After a moment The Lizardman finishes his drink and gets up to go. Good seeing you he says. And take care of yourself.

He wants to speak. Wants to ask The Lizardman things, but his mind seems stuck or blocked somehow and the only thing he can say is okay see ya later and before he can even get the words out The Lizardman is gone.

-----

In the car on the way back he drives while Scott dozes in the passenger seat. They pass Heritage Hills.

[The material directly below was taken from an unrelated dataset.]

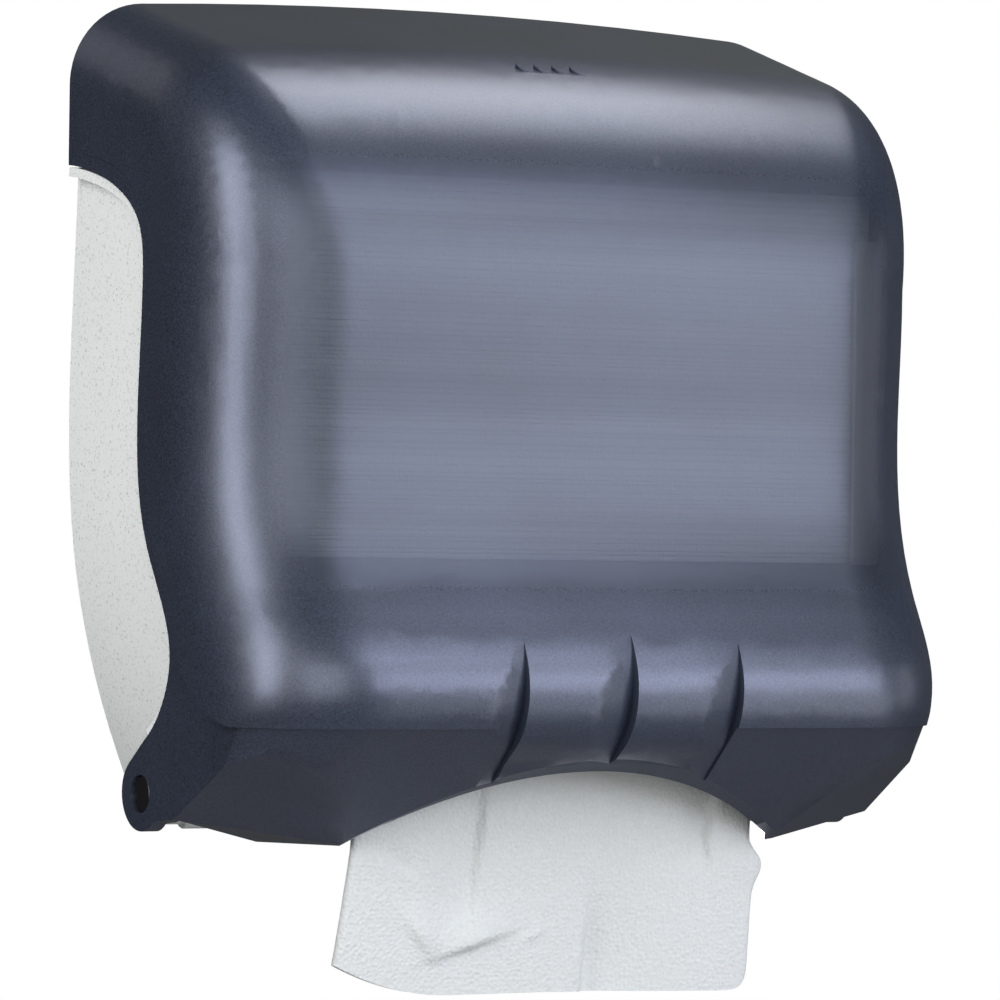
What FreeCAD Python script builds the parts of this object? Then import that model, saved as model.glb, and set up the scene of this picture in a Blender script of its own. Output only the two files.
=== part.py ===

Tomorrow he will watch on the news about the death of a local factory foreman named Jules Sanders, discovered dead that morning by a self-inflicted gunshot wound and at first he will not believe it but then a picture will appear above and to the right of the blond-haired anchorwoman's face and he will see the blank, dark eyes and the curtains of neckflesh and there will be no doubt and he will have to sit down. The blonde-haired anchorwoman will tilt her head and purse her bright red lips to make clear that gee isn't this is a Sad Story and she'll go on to say that Mr. Sanders was predeceased by his wife, Evelyn, who was killed in a car accident in 1970, and by a son, Robert, who had been found dead of a heroin overdose in a Los Angeles motel room in 1992.

They car passes the prison lights up in the hills. Tomorrow he will watch this on the news and he will call his mother and his brother and he will quit his job at the bindery and he will buy a train ticket to the city and maybe Claire will meet him at the station and maybe she won't but he will go there anyway.

Tomorrow he will do all of this. But tonight, he pulls the car over and looks at the lights for a very long time.